On Tuesday, in Florida’s 114th House District in Miami, Javier Fernandez beat Republican Andrew Vargas by about 4.1 percentage points, despite being outspent by at least 2-1 in a swing seat where voters split their tickets between both parties in the 2016 elections.

…Fernandez’s win follows a shocking February victory by Democrat Margaret Good in Florida’s 72nd House District, which voted for President Donald Trump. Democrats also won Florida’s 40th Senate District in Miami-Dade and St. Petersburg’s mayoral race. Those last two elections had Democratic-leaning electorates with significant minority populations, unlike the 72nd in Sarasota and, to a lesser degree, the 114th District.

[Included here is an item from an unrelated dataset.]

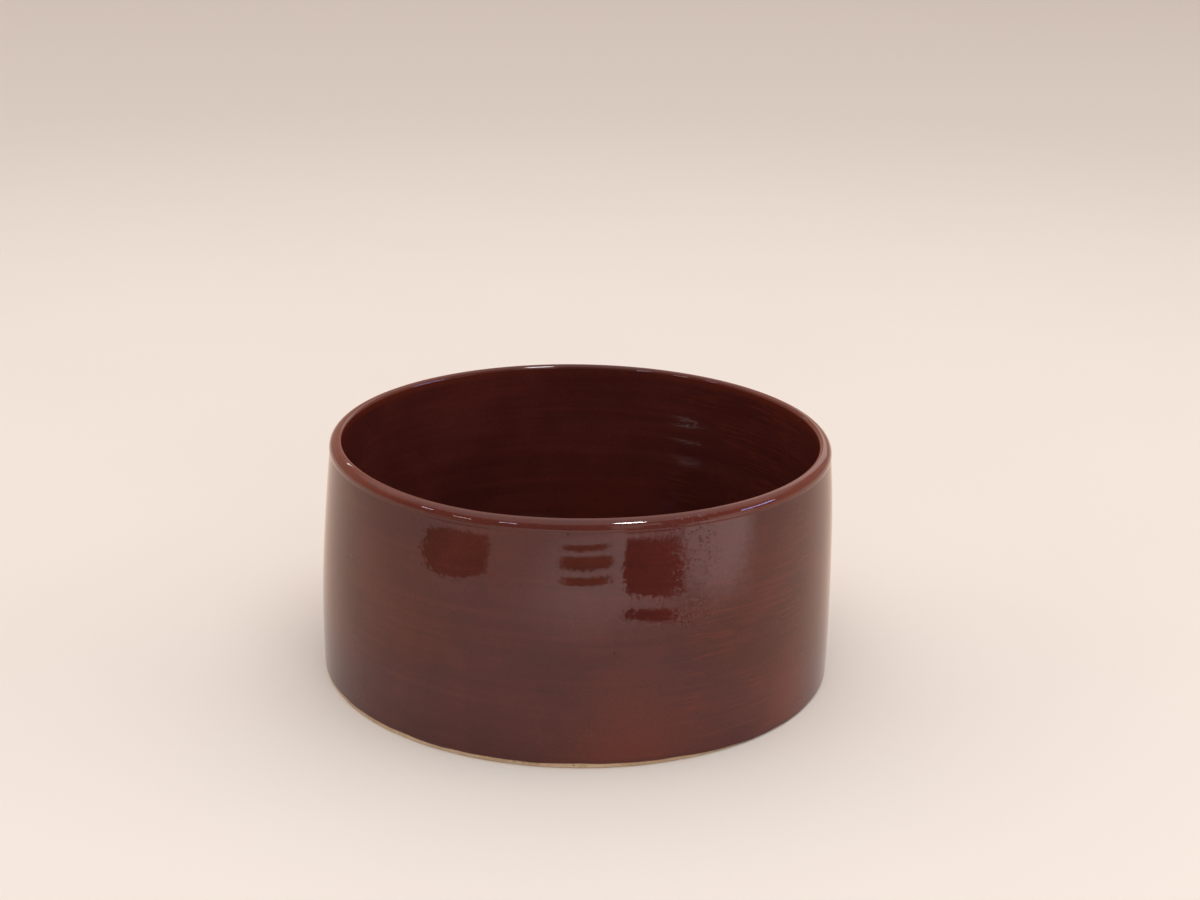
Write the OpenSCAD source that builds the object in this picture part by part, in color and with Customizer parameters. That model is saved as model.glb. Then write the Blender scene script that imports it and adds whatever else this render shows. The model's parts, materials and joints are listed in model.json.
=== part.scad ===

The win was also big for Florida Democrats because they finally started to build a bench by electing their second Cuban-American Democrat from Miami-Dade County to the Florida Legislature, where the 42-year-old Fernandez will join state Sen. José Javier Rodríguez.

“While the Florida House is likely to stay Republican for years,” Caputo writes, “Fernandez’s win bolstered hopes that Democrats could be closer to taking back the Florida Senate if they can flip five seats in the 40-member chamber.”

Florida’s state legislative races may well provide an instructive test of just how fed up Florida parents are with gun violence in their state, and who they want to hold accountable. At The Monitor, Patrick Jonsson notes that 91 percent of Florida’s Republican lawmakers have an “A” rating from the NRA.

Florida did enact a statewide measure that raised the minimum age for buying guns from 18 to 21, set a three-day waiting period, and banned bump stocks. However, opinion polls show strong nation-wide support for a ban on sale of assault-style weapons, and the Florida election will see if the modest reforms are enough in a state that has experienced two massacres in recent years.